----- GIVEN MATERIAL

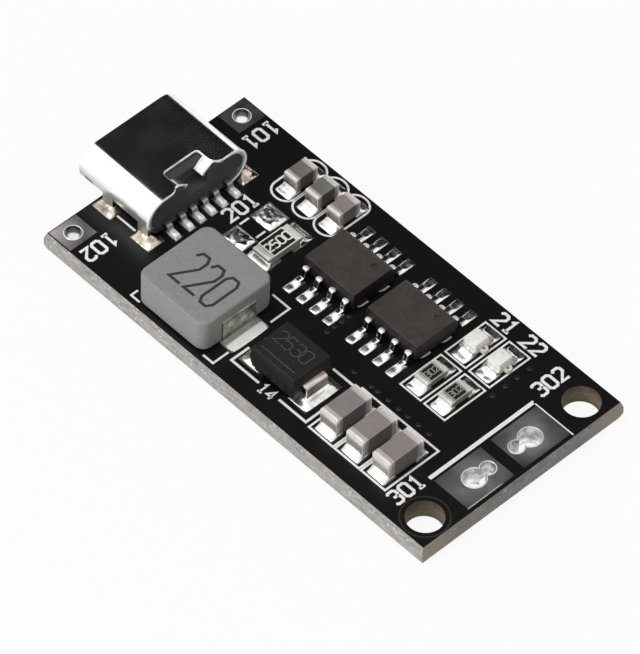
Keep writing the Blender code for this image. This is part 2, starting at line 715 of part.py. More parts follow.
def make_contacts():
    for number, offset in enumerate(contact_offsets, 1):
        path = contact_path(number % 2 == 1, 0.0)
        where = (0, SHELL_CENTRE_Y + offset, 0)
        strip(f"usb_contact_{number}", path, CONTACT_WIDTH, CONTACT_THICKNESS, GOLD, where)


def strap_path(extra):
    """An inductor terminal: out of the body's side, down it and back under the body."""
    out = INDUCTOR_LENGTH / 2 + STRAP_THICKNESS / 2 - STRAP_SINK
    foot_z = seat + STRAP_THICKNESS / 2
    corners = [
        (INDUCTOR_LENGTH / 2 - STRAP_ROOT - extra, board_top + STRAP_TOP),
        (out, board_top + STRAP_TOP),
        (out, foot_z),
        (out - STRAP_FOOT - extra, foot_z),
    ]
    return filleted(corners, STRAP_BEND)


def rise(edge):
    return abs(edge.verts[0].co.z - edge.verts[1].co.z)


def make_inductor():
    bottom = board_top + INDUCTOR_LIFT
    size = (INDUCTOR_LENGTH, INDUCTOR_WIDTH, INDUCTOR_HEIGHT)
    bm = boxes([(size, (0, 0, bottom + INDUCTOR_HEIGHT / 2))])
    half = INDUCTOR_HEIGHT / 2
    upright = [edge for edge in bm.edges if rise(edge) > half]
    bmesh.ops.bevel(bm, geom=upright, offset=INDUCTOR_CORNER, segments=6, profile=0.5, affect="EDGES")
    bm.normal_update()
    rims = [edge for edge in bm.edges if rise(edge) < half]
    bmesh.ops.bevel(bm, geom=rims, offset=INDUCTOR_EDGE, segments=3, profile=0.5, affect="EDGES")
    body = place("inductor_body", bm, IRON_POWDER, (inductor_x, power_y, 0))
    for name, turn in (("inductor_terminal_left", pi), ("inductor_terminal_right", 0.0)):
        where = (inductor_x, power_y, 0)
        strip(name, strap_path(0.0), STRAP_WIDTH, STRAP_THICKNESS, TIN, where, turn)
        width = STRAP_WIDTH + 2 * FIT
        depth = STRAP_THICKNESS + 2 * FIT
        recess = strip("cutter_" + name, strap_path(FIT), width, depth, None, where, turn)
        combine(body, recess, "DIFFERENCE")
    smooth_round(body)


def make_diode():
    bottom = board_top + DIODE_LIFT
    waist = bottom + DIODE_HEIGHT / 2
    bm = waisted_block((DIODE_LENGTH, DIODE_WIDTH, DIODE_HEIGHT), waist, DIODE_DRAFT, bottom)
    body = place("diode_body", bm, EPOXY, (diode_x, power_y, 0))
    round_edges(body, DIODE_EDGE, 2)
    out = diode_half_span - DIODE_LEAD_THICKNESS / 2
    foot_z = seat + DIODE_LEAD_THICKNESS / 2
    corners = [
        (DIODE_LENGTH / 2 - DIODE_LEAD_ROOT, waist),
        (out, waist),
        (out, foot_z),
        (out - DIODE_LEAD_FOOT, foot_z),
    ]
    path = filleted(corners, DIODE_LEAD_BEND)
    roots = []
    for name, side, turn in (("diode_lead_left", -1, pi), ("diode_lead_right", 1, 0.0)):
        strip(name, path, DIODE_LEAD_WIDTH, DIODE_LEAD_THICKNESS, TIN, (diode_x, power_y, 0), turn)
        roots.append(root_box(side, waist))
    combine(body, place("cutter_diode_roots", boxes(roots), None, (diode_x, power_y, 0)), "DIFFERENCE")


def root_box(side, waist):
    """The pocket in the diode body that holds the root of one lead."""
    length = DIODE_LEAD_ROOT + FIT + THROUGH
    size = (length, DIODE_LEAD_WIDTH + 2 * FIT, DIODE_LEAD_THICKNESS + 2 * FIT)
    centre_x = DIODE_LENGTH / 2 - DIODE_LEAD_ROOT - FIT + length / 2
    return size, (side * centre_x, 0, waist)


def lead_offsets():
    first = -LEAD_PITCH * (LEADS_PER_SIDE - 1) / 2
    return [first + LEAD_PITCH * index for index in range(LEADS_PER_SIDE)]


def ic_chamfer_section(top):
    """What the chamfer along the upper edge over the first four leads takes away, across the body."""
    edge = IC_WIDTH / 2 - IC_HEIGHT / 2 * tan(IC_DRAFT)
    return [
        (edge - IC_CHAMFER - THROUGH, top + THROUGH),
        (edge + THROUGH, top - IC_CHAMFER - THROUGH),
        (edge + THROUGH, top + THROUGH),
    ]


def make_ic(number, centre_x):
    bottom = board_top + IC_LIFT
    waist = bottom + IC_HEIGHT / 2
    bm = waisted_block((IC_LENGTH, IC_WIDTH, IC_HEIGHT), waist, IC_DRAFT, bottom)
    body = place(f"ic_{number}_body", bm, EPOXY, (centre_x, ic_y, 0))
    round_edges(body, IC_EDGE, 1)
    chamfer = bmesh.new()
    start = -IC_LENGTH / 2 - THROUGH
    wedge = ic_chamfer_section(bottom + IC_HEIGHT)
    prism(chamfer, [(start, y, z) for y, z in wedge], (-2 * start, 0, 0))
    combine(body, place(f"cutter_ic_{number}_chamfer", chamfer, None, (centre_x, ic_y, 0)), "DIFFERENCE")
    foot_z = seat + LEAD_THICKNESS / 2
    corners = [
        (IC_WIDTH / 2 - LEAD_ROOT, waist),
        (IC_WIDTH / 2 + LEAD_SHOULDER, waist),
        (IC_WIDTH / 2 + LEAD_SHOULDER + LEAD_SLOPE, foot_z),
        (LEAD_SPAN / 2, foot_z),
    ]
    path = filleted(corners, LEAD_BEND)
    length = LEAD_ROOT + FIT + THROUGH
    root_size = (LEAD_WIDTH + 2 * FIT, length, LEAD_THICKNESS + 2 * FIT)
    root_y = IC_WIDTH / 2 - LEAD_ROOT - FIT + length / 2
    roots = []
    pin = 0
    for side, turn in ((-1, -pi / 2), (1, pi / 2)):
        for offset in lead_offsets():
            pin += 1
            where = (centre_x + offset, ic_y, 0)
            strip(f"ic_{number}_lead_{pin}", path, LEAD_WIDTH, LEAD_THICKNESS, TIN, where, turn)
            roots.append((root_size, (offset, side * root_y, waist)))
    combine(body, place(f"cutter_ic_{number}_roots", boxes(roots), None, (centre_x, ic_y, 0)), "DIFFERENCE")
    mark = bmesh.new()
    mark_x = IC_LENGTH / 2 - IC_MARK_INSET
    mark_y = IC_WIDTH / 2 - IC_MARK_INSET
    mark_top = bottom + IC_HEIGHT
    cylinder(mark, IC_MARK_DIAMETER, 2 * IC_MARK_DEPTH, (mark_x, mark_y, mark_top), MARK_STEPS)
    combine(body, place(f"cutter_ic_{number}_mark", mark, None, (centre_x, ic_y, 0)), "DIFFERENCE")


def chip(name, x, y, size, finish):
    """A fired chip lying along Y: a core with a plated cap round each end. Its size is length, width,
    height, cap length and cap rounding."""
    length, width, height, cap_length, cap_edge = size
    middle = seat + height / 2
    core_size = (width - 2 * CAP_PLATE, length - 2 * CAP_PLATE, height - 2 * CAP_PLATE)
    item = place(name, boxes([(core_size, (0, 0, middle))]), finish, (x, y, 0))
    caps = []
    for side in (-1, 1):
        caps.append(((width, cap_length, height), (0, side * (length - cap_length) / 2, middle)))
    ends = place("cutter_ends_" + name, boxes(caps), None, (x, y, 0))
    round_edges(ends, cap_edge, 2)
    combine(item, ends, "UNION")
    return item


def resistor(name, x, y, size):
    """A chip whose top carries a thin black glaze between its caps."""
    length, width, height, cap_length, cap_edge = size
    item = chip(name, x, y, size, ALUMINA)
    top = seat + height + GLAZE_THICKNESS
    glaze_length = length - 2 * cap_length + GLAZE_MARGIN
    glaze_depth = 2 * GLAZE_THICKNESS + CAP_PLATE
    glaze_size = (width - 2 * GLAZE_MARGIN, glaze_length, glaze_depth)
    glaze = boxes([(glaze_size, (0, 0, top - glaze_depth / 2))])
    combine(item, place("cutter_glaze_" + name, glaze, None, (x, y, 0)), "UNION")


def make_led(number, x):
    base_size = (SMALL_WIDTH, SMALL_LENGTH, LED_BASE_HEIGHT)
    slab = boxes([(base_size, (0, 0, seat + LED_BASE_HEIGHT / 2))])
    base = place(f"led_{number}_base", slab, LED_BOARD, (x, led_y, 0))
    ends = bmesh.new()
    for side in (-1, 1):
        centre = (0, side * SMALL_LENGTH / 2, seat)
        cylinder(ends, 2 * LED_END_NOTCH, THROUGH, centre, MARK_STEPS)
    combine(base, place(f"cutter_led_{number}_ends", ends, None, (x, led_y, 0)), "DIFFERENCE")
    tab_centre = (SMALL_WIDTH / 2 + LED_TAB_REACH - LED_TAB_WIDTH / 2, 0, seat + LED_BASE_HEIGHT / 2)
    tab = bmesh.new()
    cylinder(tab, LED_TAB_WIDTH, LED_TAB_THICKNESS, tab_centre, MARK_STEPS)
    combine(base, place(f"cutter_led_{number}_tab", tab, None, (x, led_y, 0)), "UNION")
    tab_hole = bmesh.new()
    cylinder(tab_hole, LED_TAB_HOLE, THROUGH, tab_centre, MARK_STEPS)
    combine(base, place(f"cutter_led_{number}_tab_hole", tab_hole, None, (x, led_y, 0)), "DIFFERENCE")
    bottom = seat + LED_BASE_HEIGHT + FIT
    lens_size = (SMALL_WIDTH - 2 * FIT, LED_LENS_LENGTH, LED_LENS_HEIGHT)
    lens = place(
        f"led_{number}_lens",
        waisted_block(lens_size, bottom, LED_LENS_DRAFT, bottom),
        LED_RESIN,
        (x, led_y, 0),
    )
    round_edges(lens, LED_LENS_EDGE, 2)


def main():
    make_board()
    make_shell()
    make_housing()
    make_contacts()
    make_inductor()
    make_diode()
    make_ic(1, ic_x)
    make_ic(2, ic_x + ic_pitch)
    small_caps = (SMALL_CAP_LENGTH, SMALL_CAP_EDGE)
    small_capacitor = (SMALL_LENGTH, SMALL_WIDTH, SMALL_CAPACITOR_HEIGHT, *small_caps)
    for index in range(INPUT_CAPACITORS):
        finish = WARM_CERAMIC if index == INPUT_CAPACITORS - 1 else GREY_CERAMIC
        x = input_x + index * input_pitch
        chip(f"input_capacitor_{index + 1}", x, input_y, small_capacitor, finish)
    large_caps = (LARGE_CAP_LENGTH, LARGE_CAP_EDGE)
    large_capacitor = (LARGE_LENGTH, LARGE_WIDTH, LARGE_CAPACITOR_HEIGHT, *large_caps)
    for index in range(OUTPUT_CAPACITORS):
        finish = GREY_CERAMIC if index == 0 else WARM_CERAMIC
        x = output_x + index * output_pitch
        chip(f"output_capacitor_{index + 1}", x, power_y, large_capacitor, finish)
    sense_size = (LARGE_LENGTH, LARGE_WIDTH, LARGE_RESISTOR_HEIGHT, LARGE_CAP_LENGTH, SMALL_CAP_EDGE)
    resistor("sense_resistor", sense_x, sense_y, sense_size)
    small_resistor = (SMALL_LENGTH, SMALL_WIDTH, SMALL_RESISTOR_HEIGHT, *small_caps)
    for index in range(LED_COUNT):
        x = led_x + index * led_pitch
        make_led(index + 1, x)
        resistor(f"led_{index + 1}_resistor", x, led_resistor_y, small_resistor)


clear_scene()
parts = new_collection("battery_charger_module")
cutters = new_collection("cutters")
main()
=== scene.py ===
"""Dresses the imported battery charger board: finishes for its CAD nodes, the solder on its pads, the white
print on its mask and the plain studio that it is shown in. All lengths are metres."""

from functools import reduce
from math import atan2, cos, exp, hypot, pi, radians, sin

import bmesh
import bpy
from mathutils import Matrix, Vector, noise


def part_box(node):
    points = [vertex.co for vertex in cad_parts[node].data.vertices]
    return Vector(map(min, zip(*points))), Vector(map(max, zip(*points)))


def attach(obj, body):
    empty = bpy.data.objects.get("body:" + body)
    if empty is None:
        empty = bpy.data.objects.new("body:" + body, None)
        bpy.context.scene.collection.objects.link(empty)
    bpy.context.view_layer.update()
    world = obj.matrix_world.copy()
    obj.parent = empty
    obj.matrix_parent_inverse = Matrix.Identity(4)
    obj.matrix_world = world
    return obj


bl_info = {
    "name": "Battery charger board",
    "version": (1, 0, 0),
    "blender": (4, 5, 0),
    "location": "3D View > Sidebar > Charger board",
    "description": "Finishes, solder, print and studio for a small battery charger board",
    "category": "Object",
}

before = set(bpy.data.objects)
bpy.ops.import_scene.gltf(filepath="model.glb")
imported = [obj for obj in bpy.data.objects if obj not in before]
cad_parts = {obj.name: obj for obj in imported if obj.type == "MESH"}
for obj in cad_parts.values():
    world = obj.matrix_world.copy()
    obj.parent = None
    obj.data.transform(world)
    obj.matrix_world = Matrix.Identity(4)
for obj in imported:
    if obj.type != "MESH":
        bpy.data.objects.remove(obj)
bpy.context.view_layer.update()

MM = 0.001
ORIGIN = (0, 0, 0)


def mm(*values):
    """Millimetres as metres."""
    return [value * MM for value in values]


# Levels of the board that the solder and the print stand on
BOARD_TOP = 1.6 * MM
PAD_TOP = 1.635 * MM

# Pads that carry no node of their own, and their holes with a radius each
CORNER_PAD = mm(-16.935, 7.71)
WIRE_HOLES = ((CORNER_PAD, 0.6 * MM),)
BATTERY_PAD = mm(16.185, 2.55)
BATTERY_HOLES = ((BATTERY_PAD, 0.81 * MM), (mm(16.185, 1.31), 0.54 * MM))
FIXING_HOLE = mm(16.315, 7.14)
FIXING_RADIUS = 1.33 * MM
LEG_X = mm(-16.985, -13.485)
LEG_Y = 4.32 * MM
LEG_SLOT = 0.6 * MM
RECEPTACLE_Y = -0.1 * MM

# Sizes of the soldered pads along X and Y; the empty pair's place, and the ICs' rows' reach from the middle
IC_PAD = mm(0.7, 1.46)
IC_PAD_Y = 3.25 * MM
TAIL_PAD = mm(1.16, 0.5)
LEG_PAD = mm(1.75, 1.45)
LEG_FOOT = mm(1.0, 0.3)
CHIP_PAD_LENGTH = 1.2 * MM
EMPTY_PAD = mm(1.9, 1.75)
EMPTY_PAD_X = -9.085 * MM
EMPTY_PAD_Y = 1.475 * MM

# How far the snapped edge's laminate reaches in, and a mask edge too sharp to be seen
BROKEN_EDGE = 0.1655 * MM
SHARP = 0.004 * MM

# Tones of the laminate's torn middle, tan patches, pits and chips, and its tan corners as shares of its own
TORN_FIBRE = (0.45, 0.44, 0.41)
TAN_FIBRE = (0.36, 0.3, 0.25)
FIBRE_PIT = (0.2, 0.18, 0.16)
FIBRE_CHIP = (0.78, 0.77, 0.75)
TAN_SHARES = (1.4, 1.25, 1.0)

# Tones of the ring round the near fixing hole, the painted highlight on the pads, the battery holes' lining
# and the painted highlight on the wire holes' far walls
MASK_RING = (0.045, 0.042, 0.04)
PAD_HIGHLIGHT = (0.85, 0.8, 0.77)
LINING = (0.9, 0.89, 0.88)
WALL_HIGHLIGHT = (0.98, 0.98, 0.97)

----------

# EXERCISE INSTRUCTIONS
Repeat the span of lines that opens with the line holding "clear_scene()" and closes with the line holding "PAD_TOP = 1.635 * MM", exactly as it stands.

# EXERCISE OUTPUT
clear_scene()
parts = new_collection("battery_charger_module")
cutters = new_collection("cutters")
main()
=== scene.py ===
"""Dresses the imported battery charger board: finishes for its CAD nodes, the solder on its pads, the white
print on its mask and the plain studio that it is shown in. All lengths are metres."""

from functools import reduce
from math import atan2, cos, exp, hypot, pi, radians, sin

import bmesh
import bpy
from mathutils import Matrix, Vector, noise


def part_box(node):
    points = [vertex.co for vertex in cad_parts[node].data.vertices]
    return Vector(map(min, zip(*points))), Vector(map(max, zip(*points)))


def attach(obj, body):
    empty = bpy.data.objects.get("body:" + body)
    if empty is None:
        empty = bpy.data.objects.new("body:" + body, None)
        bpy.context.scene.collection.objects.link(empty)
    bpy.context.view_layer.update()
    world = obj.matrix_world.copy()
    obj.parent = empty
    obj.matrix_parent_inverse = Matrix.Identity(4)
    obj.matrix_world = world
    return obj


bl_info = {
    "name": "Battery charger board",
    "version": (1, 0, 0),
    "blender": (4, 5, 0),
    "location": "3D View > Sidebar > Charger board",
    "description": "Finishes, solder, print and studio for a small battery charger board",
    "category": "Object",
}

before = set(bpy.data.objects)
bpy.ops.import_scene.gltf(filepath="model.glb")
imported = [obj for obj in bpy.data.objects if obj not in before]
cad_parts = {obj.name: obj for obj in imported if obj.type == "MESH"}
for obj in cad_parts.values():
    world = obj.matrix_world.copy()
    obj.parent = None
    obj.data.transform(world)
    obj.matrix_world = Matrix.Identity(4)
for obj in imported:
    if obj.type != "MESH":
        bpy.data.objects.remove(obj)
bpy.context.view_layer.update()

MM = 0.001
ORIGIN = (0, 0, 0)


def mm(*values):
    """Millimetres as metres."""
    return [value * MM for value in values]


# Levels of the board that the solder and the print stand on
BOARD_TOP = 1.6 * MM
PAD_TOP = 1.635 * MM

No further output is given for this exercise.